◆ Written problem ◆
Stop after the line containing "KNOB_RISE, KNOB_PALE = knob_marks()": print each line exactly from the first line of the listing up to that point.

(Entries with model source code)
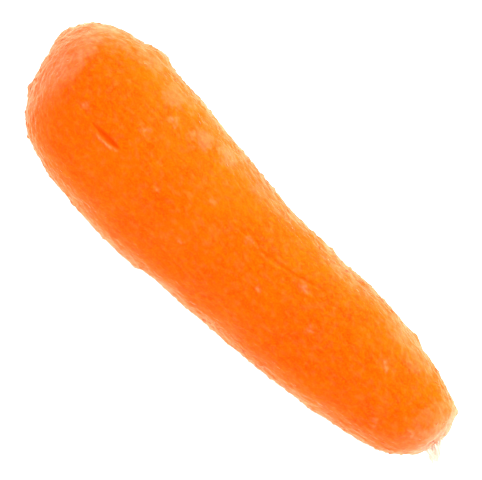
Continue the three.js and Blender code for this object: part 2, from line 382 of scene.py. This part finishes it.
# The sides, and the sawn and filed faces at the two ends, have ragged edges. Where they begin and
# are complete is told by how far the skin faces up, back or forward.
SIDE_RANGE = (0.1, 0.75)
BLUNT_RANGE = (0.5, 0.72)
BLUNT_SKEW = 0.2  # how much its face is turned to +Y
TIP_RANGE = (0.22, 0.75)
TIP_RAGGED = 1.4  # how much more ragged its edge is
RAGGED = 0.13 * grain((1.1, 0.9, 0.9), 51) + 0.07 * grain((0.45, 0.4, 0.4), 52)
STEEP = 1 - smoothstep(*SIDE_RANGE, TO_Z + RAGGED)
BLUNT_FACE = smoothstep(*BLUNT_RANGE, RAGGED - TO_X + BLUNT_SKEW * TO_Y)
TIP_FACE = smoothstep(*TIP_RANGE, TIP_RAGGED * RAGGED + TO_X)
END_FACE = np.maximum(BLUNT_FACE, TIP_FACE)

SPLIT_RISE, SPLIT_INSIDE, SPLIT_LIP = split_marks()
CREASE_RISE = line_marks(CREASE, CREASE_HALF_WIDTH, CREASE_DEPTH, CREASE_FADE)[0]
SCRATCH_RISE, SCRATCH_INSIDE = line_marks(SCRATCH, SCRATCH_HALF_WIDTH, SCRATCH_DEPTH, SCRATCH_FADE)
SPOT = spot_marks()
KNOB_RISE, KNOB_PALE = knob_marks()

# The heights of the skin's grain, in millimetres.
LUMPS = 0.05
ROUGH_GRAIN = 0.05
FINE_GRAIN = 0.035
PEELED_FIBRES = 0.03
FILED_LINES = 0.025
TORN_FIBRES = 0.22
PITS = 0.12
ROUGH_ON_TOP = 0.85  # the share of the roughness there
ROUGHER_SIDES = 0.6  # how much more the sides have
TORN_FROM = 0.12  # fibres stand up where their noise is above this
PITS_FROM = 0.42
SPLIT_CALM = 0.8  # the share of the grain that is missing inside the split


def skin_grain():
    """How far the grain alone stands off the smooth skin."""
    lumps = LUMPS * grain((2.6, 2.0, 2.0), 1)
    rough = ROUGH_GRAIN * grain((0.7, 0.6, 0.6), 2) + FINE_GRAIN * grain((0.38, 0.32, 0.32), 3)
    rough *= ROUGH_ON_TOP + ROUGHER_SIDES * STEEP
    peeled = PEELED_FIBRES * fibre_grain(1.7, 0.5, 4) * (1 - END_FACE)
    filed = FILED_LINES * fibre_grain(0.32, 2.0, 5) * END_FACE
    torn = TORN_FIBRES * np.clip(fibre_grain(0.45, 0.8, 6) - TORN_FROM, 0, 1) * STEEP
    pits = PITS * np.clip(grain((0.8, 0.5, 0.5), 7) - PITS_FROM, 0, 1)
    return lumps + rough + peeled + filed + torn - pits


def relief():
    """How far the surface stands off the smooth skin."""
    calm = skin_grain() * (1 - SPLIT_CALM * SPLIT_INSIDE)
    return calm + SPLIT_RISE + CREASE_RISE + SCRATCH_RISE + SPOT_HEIGHT * SPOT + KNOB_RISE


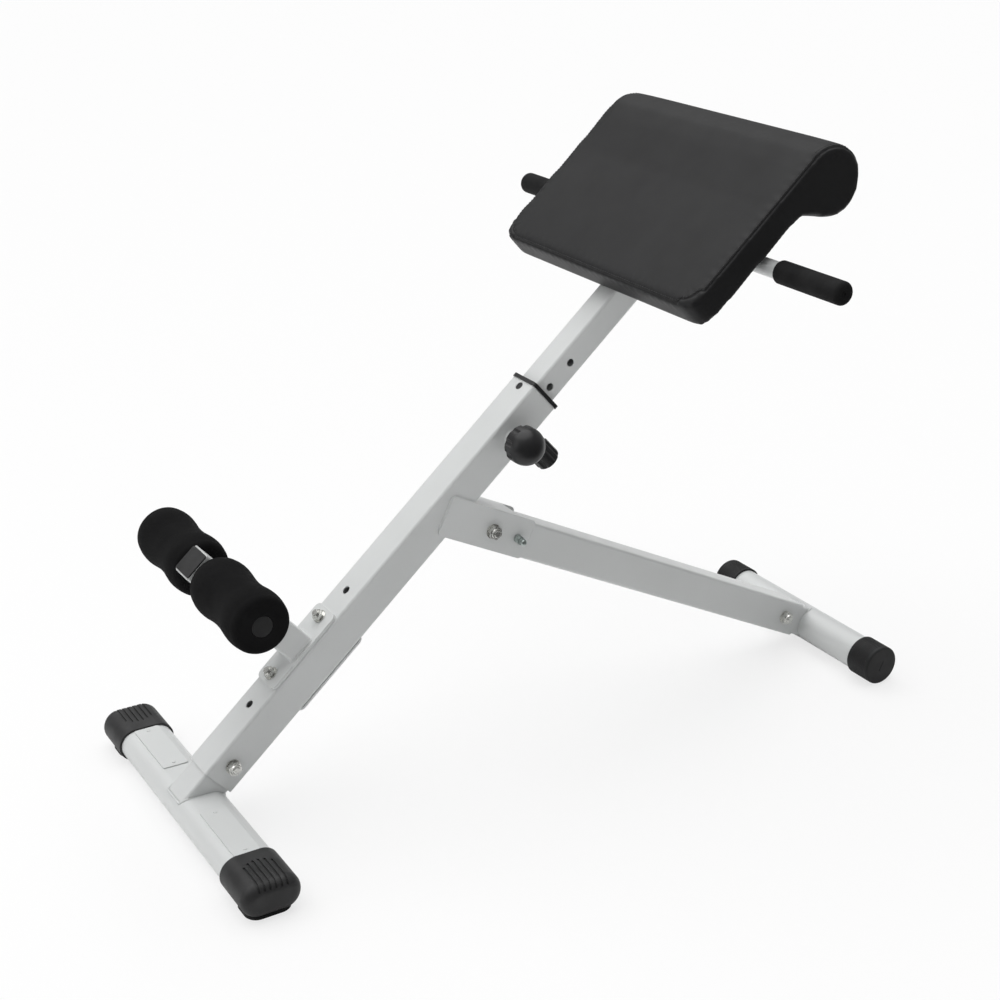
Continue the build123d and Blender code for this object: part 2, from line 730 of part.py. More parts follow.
finish(foam_roller_right, "foam_roller_right")
mirrored(foam_roller_right, "foam_roller_left")

# ---- sliding seat column ----------------------------------------------------
pin_holes = [pin_at + k * seat_pitch for k in range(-2, 4)]
with BuildPart() as seat_tube:
    with BuildSketch(across_post(seat_low)):
        square_tube(seat_size, wall)
    extrude(amount=seat_high - seat_low)
    with BuildSketch(beside_post()):
        with Locations([(s, 0) for s in pin_holes]):
            Circle(seat_hole / 2)
        with Locations((handle_at, handle_rise)):
            Circle(handle_dia / 2 + seat_fit)
    extrude(amount=seat_size, both=True, mode=Mode.SUBTRACT)
finish(seat_tube, "seat_tube")

handle_plane = beside_post().shift_origin(post_foot + u * handle_at + n * handle_rise)
with BuildPart() as handle_bar:
    with BuildSketch(handle_plane):
        Circle(handle_dia / 2)
        Circle(handle_dia / 2 - handle_wall, mode=Mode.SUBTRACT)
    extrude(amount=handle_length / 2, both=True)
finish(handle_bar, "handle_bar")

with BuildPart() as grip_right:
    with BuildSketch(handle_plane.offset(grip_start)):
        Circle(grip_dia / 2)
    extrude(amount=grip_length)
    fillet(grip_right.faces().sort_by(Axis.Y)[0].edges(), radius=grip_round)
    fillet(grip_right.faces().sort_by(Axis.Y)[-1].edges(), radius=grip_lip)
    with BuildSketch(handle_plane.offset(grip_start)):
        Circle(handle_dia / 2 + seat_fit)
    extrude(amount=handle_length / 2 - grip_start, mode=Mode.SUBTRACT)
    with BuildSketch(handle_plane.offset(grip_start)):
        Circle(grip_vent_dia / 2)
    extrude(amount=grip_length, mode=Mode.SUBTRACT)
finish(grip_right, "grip_right")
mirrored(grip_right, "grip_left")

# ---- pad ------------------------------------------------------------------
plate_from = handle_at - pad_plate_before
plate_to = seat_high
plate_middle = (plate_from + plate_to) / 2
pad_screw_spots = [(s, y) for s in (plate_from + pad_screw_inset, plate_to - pad_screw_inset)
                   for y in (-pad_screw_side, pad_screw_side)]
with BuildPart() as pad_plate:
    with BuildSketch(over_post(seat_size / 2)):
        with Locations((plate_middle, 0)):
            RectangleRounded(plate_to - plate_from, pad_plate_width, pad_plate_corner)
        with Locations(pad_screw_spots):
            Circle(m6 / 2 + loose, mode=Mode.SUBTRACT)
    extrude(amount=pad_plate_thickness)
finish(pad_plate, "pad_plate")

board_from = pad_low + board_inset
board_to = roll_at - board_end
board_middle = (board_from + board_to) / 2
with BuildPart() as pad_board:
    with BuildSketch(over_post(pad_back)):
        with Locations((board_middle, 0)):
            RectangleRounded(board_to - board_from, 2 * (pad_half_width - board_inset), board_corner)
        with Locations(pad_screw_spots):
            Circle(m6 / 2, mode=Mode.SUBTRACT)
    extrude(amount=board_thickness)
finish(pad_board, "pad_board")

with BuildPart() as pad_screws:
    with BuildSketch(over_post(seat_size / 2)):
        with Locations(pad_screw_spots):
            Circle(m6 / 2)
    extrude(amount=pad_plate_thickness + board_thickness - pad_screw_short)
    with BuildSketch(over_post(seat_size / 2)):
        with Locations(pad_screw_spots):
            hexagon(pad_screw_across)
    extrude(amount=-pad_screw_head)
finish(pad_screws, "pad_screws")

pad_top = pad_back + pad_thickness
roll_radius = pad_top - roll_rise
with BuildPart() as pad_cushion:
    with BuildSketch(beside_post()):
        with BuildLine():
            under = Line((roll_at - roll_tuck, pad_back), (pad_low, pad_back))
            front = Line(under @ 1, (pad_low, pad_top))
            face = Line(front @ 1, (roll_at, pad_top))
            roll = CenterArc((roll_at, roll_rise), roll_radius, 90, -roll_turn)
            Line(roll @ 1, under @ 0)
        make_face()
    extrude(amount=pad_half_width, both=True)
    fillet(pad_cushion.edges().group_by(Axis(post_foot, u))[0].filter_by(Axis(post_foot, n)),
           radius=pad_corner)
    with BuildSketch(over_post(pad_back)):
        with Locations((board_middle, 0)):
            RectangleRounded(board_to - board_from + 2 * seat_fit,
                             2 * (pad_half_width - board_inset + seat_fit), board_corner + seat_fit)
    extrude(amount=board_thickness + seat_fit, mode=Mode.SUBTRACT)
finish(pad_cushion, "pad_cushion")


# ---- pull pin and clamp screw ----------------------------------------------
def shape_knob(plane, radius, height, fluted, flutes, depth, bore):
    """Cuts finger flutes round the current knob and the bore for its shank."""
    with BuildSketch(plane) as rim:
        with PolarLocations(radius + depth * flute_reach, flutes):
            Circle(depth * flute_radius)
    extrude(rim.sketch, amount=fluted, mode=Mode.SUBTRACT)
    with BuildSketch(plane) as middle:
        Circle(bore / 2)
    extrude(middle.sketch, amount=height * shank_in_knob, mode=Mode.SUBTRACT)


pin_spot = post_foot + u * pin_at
pull_plane = beside_post().shift_origin(pin_spot)
with BuildPart() as pin_housing:
    with BuildSketch(pull_plane.offset(half)):
        Circle(housing_dia / 2)
        Circle(seat_hole / 2, mode=Mode.SUBTRACT)
    extrude(amount=housing_length)
    chamfer(pin_housing.faces().sort_by(Axis.Y)[0].edges(), length=1.0)
finish(pin_housing, "pin_housing")

knob_back = knob_centre + knob_radius - knob_height
plunger_dia = seat_hole - 2 * running
with BuildPart() as pin_plunger:
    with BuildSketch(pull_plane.offset(seat_size / 2 + slide_gap)):
        Circle(plunger_dia / 2)
    extrude(amount=knob_back - seat_size / 2 - slide_gap + knob_height * shank_in_knob)
    chamfer(pin_plunger.faces().sort_by(Axis.Y)[-1].edges(), length=1.0)
finish(pin_plunger, "pin_plunger")

knob_plane = pull_plane.offset(knob_back)
rear_length = knob_height - knob_radius
with BuildPart() as pin_knob:
    with BuildSketch(knob_plane):
        Circle(knob_radius)
    extrude(amount=rear_length)
    fillet(pin_knob.edges().sort_by(Axis.Y)[-1], radius=knob_rear_round)
    with Locations(pull_plane.offset(knob_centre)):
        Sphere(knob_radius)
    with BuildSketch(knob_plane):
        Circle(2 * knob_radius)
    extrude(amount=-knob_radius, mode=Mode.SUBTRACT)
    shape_knob(knob_plane, knob_radius, knob_height, rear_length + knob_flute_past, knob_flutes,
               knob_flute_depth, plunger_dia)
finish(pin_knob, "pin_knob")

clamp_plane = Plane(origin=post_foot + u * clamp_at, x_dir=Y, z_dir=-n)
with BuildPart() as clamp_nut:
    with BuildSketch(clamp_plane.offset(half)):
        hexagon(clamp_nut_across)
        Circle(m10 / 2 + running, mode=Mode.SUBTRACT)
    extrude(amount=clamp_nut_height)
finish(clamp_nut, "clamp_nut")

with BuildPart() as clamp_screw:
    with BuildSketch(clamp_plane.offset(seat_size / 2 + slide_gap)):
        Circle(m10 / 2)
    extrude(amount=clamp_knob_back - seat_size / 2 - slide_gap + clamp_knob_height * shank_in_knob)
finish(clamp_screw, "clamp_screw")

grip_plane = clamp_plane.offset(clamp_knob_back)
with BuildPart() as clamp_knob:
    with BuildSketch(grip_plane):
        Circle(clamp_knob_dia / 2)
    extrude(amount=clamp_knob_height)
    fillet(clamp_knob.edges().sort_by(Axis(grip_plane.origin, grip_plane.z_dir))[-1], radius=clamp_knob_crown)
    shape_knob(grip_plane, clamp_knob_dia / 2, clamp_knob_height, clamp_knob_height, clamp_knob_flutes,
               clamp_knob_flute_depth, m10)
finish(clamp_knob, "clamp_knob")
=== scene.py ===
import json
from math import cos, pi, radians, sin, sqrt

import bmesh
import bpy
import numpy as np
from mathutils import Matrix, Vector
from mathutils.bvhtree import BVHTree


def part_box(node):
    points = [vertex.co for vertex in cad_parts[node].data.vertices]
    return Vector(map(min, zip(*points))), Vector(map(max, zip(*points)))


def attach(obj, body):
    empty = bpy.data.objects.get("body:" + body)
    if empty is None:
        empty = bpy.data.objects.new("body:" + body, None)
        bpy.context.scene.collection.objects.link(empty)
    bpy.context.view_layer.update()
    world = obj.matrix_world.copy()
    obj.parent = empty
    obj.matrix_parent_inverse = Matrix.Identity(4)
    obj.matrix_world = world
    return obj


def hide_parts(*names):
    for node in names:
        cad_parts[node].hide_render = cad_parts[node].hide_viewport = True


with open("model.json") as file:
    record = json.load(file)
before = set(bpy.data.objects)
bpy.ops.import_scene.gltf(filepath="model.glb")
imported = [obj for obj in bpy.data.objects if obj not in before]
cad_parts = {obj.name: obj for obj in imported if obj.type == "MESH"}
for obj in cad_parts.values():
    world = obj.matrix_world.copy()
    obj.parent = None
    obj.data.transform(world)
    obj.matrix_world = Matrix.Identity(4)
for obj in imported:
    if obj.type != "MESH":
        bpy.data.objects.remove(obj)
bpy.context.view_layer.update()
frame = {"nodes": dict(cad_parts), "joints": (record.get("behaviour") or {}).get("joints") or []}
nodes = frame["nodes"]
joints = {j["name"]: j for j in frame["joints"]}

# ---------------------------------------------------------------- frames ----
MM = 0.001
U = Vector(joints["seat_slide"]["axis"]).normalized()     # up along the post
N = Vector((-U.z, 0, U.x))                                # out of its upper face
Y = Vector((0, 1, 0))
HINGE = Vector(joints["leg_fold"]["pos_m"])
POST_FOOT = HINGE - U * 0.4672 + N * 0.0732
low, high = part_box("front_tube")
FRONT = (Vector(low) + Vector(high)) / 2
LU = (FRONT - HINGE).normalized()                         # down along the leg
LN = Vector((-LU.z, 0, LU.x))


def post(s, y, v):
    """A point in millimetres along the post, across it and out of its face."""
    return POST_FOOT + (U * s + Y * y + N * v) * MM


def leg(s, y, v):
    return HINGE + (LU * s + Y * y + LN * v) * MM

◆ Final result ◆
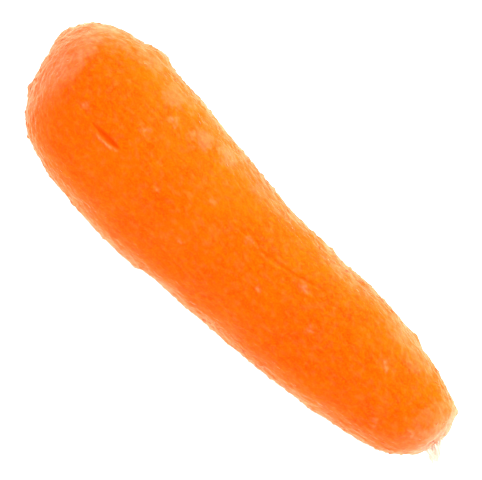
Continue the three.js and Blender code for this object: part 2, from line 382 of scene.py. This part finishes it.
# The sides, and the sawn and filed faces at the two ends, have ragged edges. Where they begin and
# are complete is told by how far the skin faces up, back or forward.
SIDE_RANGE = (0.1, 0.75)
BLUNT_RANGE = (0.5, 0.72)
BLUNT_SKEW = 0.2  # how much its face is turned to +Y
TIP_RANGE = (0.22, 0.75)
TIP_RAGGED = 1.4  # how much more ragged its edge is
RAGGED = 0.13 * grain((1.1, 0.9, 0.9), 51) + 0.07 * grain((0.45, 0.4, 0.4), 52)
STEEP = 1 - smoothstep(*SIDE_RANGE, TO_Z + RAGGED)
BLUNT_FACE = smoothstep(*BLUNT_RANGE, RAGGED - TO_X + BLUNT_SKEW * TO_Y)
TIP_FACE = smoothstep(*TIP_RANGE, TIP_RAGGED * RAGGED + TO_X)
END_FACE = np.maximum(BLUNT_FACE, TIP_FACE)

SPLIT_RISE, SPLIT_INSIDE, SPLIT_LIP = split_marks()
CREASE_RISE = line_marks(CREASE, CREASE_HALF_WIDTH, CREASE_DEPTH, CREASE_FADE)[0]
SCRATCH_RISE, SCRATCH_INSIDE = line_marks(SCRATCH, SCRATCH_HALF_WIDTH, SCRATCH_DEPTH, SCRATCH_FADE)
SPOT = spot_marks()
KNOB_RISE, KNOB_PALE = knob_marks()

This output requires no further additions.